To make things even better, it is in my opinion relatively easy to get well-ranked in Google even under fairly competitive keywords. All these things together constitute a good reason why you should examine Google's ranking algorithm and ensure that your pages meet its requirements.
Submit to Google at http://www.google.com/addurl.html

Runner up - FAST
While it's still relatively small when compared with Google, FAST shows promise of becoming a very serious contender. It provides search results for many large portals and sites, for example to Lycos. FAST also runs its own search service, AllTheWeb, which provides fairly accurate results and sports a non-cluttered interface.

Interestingly, FAST's algorithm seems to somewhat resemble that of Google, which explains why some searches turn up similar answers at both engines. However, there are differences, so a page that is in the top ten at Google may not do so well with FAST.

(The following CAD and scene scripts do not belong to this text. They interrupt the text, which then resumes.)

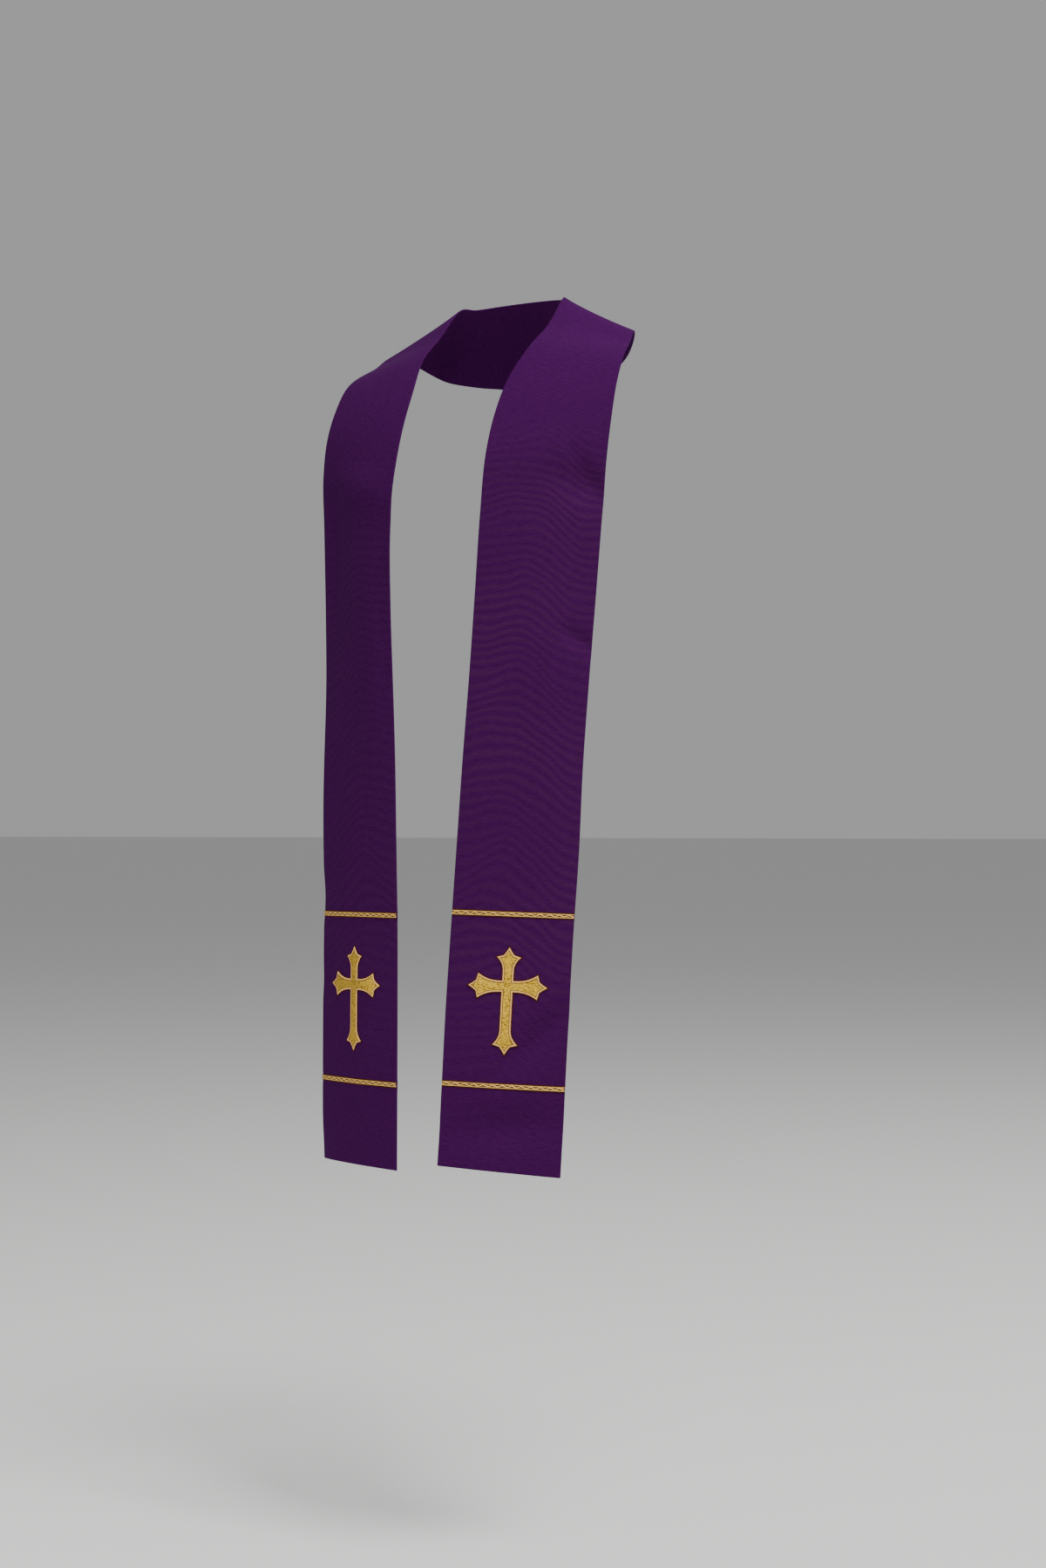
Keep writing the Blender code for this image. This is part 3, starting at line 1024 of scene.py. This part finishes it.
def sewnPull(side, run, across, width):
    total = 0.0
    for height in braid["heights"].values():
        fromEdge = abs(run - (hemRun - height)) - braid["width"] / 2
        if abs(fromEdge) < pull["reach"]:
            place = Vector((across * width / pull["puckerLength"],
                            height / pull["betweenBraids"], hangs[side].mirror))
            depth = pull["depth"] * (1 + pull["unevenness"] * noise.noise(place))
            total -= depth * math.exp(-(fromEdge / pull["spread"]) ** 2)
    return total


braids = makeBraids()
crosses = makeCrosses()
makeYoke()
for side in hangs:
    makeFront(side)

# Camera a little below the waist, level, and 31 degrees round to the wearer's left

view = {
    "azimuth": 31.0,
    "distance": 3.371,
    "aside": 0.0112,     # how far its line passes to the right of the nape, and in front of it
    "forward": 0.036,
    "height": -0.683,
    "lens": 60.03,       # in millimetres, as the sensor is
    "sensor": 36.0,
    "shift": 0.0281,
}


def directionTo(azimuth):
    # Level, and turned from straight ahead of the wearer towards their left.
    angle = math.radians(azimuth)
    return Vector((math.sin(angle), -math.cos(angle), 0.0))


def addCamera():
    towards = directionTo(view["azimuth"])
    right = Vector((-towards.y, towards.x, 0.0))
    spot = towards * view["distance"] + right * view["aside"]
    spot += Vector((0.0, -view["forward"], view["height"]))
    bpy.ops.object.camera_add(location=spot,
                              rotation=(math.pi / 2, 0.0, math.radians(view["azimuth"])))
    camera = bpy.context.object
    camera.data.sensor_fit = "VERTICAL"
    camera.data.sensor_height = view["sensor"]
    camera.data.lens = view["lens"]
    camera.data.shift_y = view["shift"]
    bpy.context.scene.camera = camera


# Plain pale floor and soft studio light

Lamp = namedtuple("Lamp", "azimuth height distance size power")
studio = {
    "floorLevel": -1.57,
    "floorSize": 400.0,
    "floorColour": "#E0E0DE",
    "floorRoughness": 0.9,
    "worldColour": "#F4F4F6",
    "worldStrength": 0.40,
    "lampTarget": (0.0, -0.15, -0.55),
    "lamps": (
        Lamp(66.0, 4.9, 2.85, 2.2, 425.0),    # key, high on the camera's right
        Lamp(47.0, 5.0, 2.95, 2.2, 135.0),    # from above the camera
        Lamp(3.0, -0.85, 3.0, 1.3, 6.5),      # low in front, mirrored in the near gold
        Lamp(-30.0, -1.15, 1.6, 0.7, 4.0),    # low fill from the left
        Lamp(150.0, 3.0, 5.0, 3.0, 60.0),     # back, high, for the edges and the yoke
    ),
}


def addStudio():
    bpy.ops.mesh.primitive_plane_add(size=studio["floorSize"],
                                     location=(0.0, 0.0, studio["floorLevel"]))
    floor = bpy.context.object
    floor.name = "studioFloor"
    bpy.ops.object.transform_apply(location=True)
    paper, shader = newMaterial("palePaper", {
        "Base Color": colour(studio["floorColour"]), "Roughness": studio["floorRoughness"]})
    floor.data.materials.append(paper)
    world = bpy.data.worlds.new("studioWorld")
    world.use_nodes = True
    background = world.node_tree.nodes["Background"]
    background.inputs["Color"].default_value = colour(studio["worldColour"])
    background.inputs["Strength"].default_value = studio["worldStrength"]
    bpy.context.scene.world = world
    target = Vector(studio["lampTarget"])
    for lamp in studio["lamps"]:
        spot = directionTo(lamp.azimuth) * lamp.distance + Vector((0.0, 0.0, lamp.height))
        bpy.ops.object.light_add(type="AREA", location=spot)
        light = bpy.context.object
        light.rotation_euler = (target - spot).to_track_quat("-Z", "Y").to_euler()
        light.data.size = lamp.size
        light.data.energy = lamp.power
        light.visible_camera = False


addCamera()
addStudio()
print("camera and studio set")
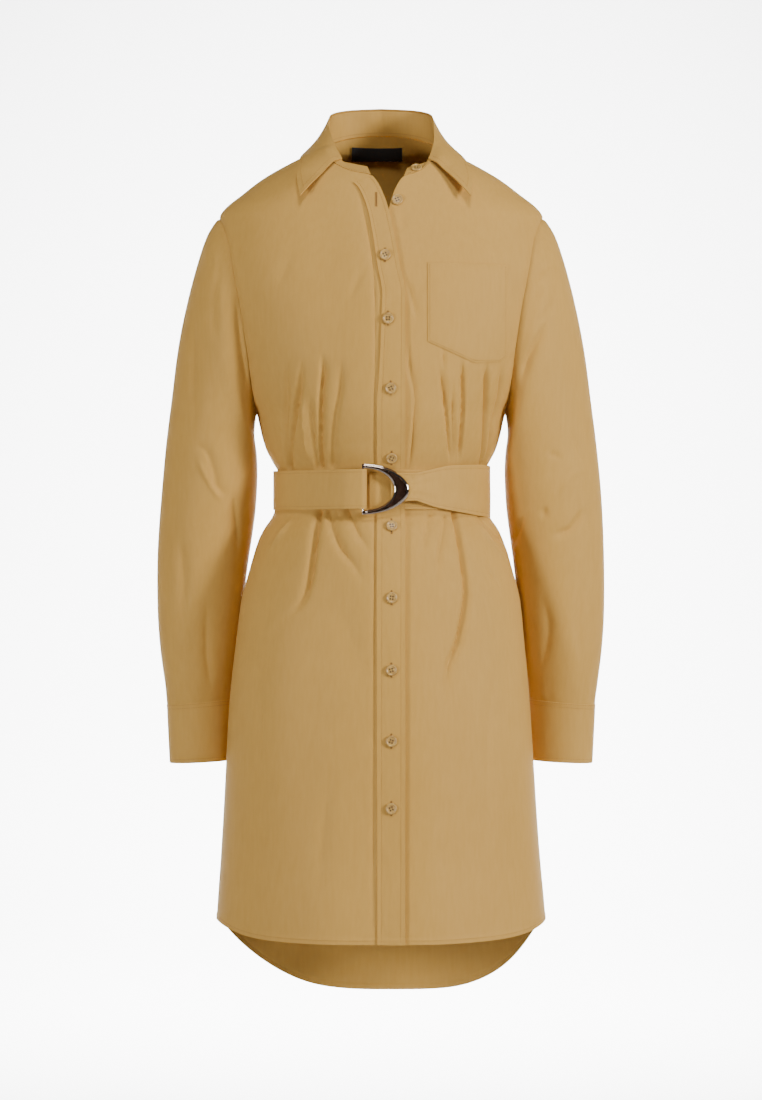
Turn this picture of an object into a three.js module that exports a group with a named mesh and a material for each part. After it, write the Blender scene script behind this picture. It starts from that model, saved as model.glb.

Submit to FAST at http://www.alltheweb.com/add_url.php

Third place - Inktomi
Inktomi does not run a search engine, but does provide search services and software for other sites. Its largest clients are AOL and MSN, but many smaller search engines and portals use Inktomi's results as well.

Most of Inktomi's customers use it as a secondary results provider. This means that Ink's results are only shown when the primary provider, such as Looksmart in the case of MSN, doesn't come up with anything useful. Thus, Inktomi can provide only a limited amount of visibility to the sites listed in it, especially under keywords that are very popular. Those who are interested in getting traffic through Inktomi should therefore target keyphrases that are less common, but are used in searches every now and then.

Submit to Inktomi at http://www.goo.ne.jp/help/door/url.html

Note: The above link takes you to Goo via Altavista's Babelfish, which translates the submit page from Japanese to English. The "Submit" button is on the left, the button on the right clears the forms.

My apologies for the clumsiness of this arrangement, but Goo is at the moment probably the best way to submit to Inktomi's database for free.

Fourth - Altavista
During its glory days in 1999 and early 2000, being able to obtain a few top ten positions at Altavista was every webmaster's dream. However, after that the engine has been constantly declining. According to recent Jupiter Media Metrix statistics, Altavista has now lost two thirds of the audience it had in the summer of 2000 when its popularity peaked.

At the moment, I would still advise that you submit all of your pages to Altavista. But while it still is able to send a visitor or two your way, you should only try optimizing your site for Altavista if you're sure that the changes won't cause your position to drop in the other top search engines.

Submit to AV at http://addurl.altavista.com/sites/addurl/newurl

Summing it all up
There's no denying it, right now Google is where most of the free search engine traffic is at. Make sure that all of your pages are present in all of the above engines, but concentrate on optimizing for Google.

Some of you might be surprised by the shortness of this list, as it only includes four search engines. It's true that the list is short, but that is because we've seen a lot of free search engines disappear during the recent times.

At the moment, there unfortunately aren't any more free search engines that are worth submitting to in addition to those listed above. However, it's possible that the list may grow longer in the future as new players appear on the scene.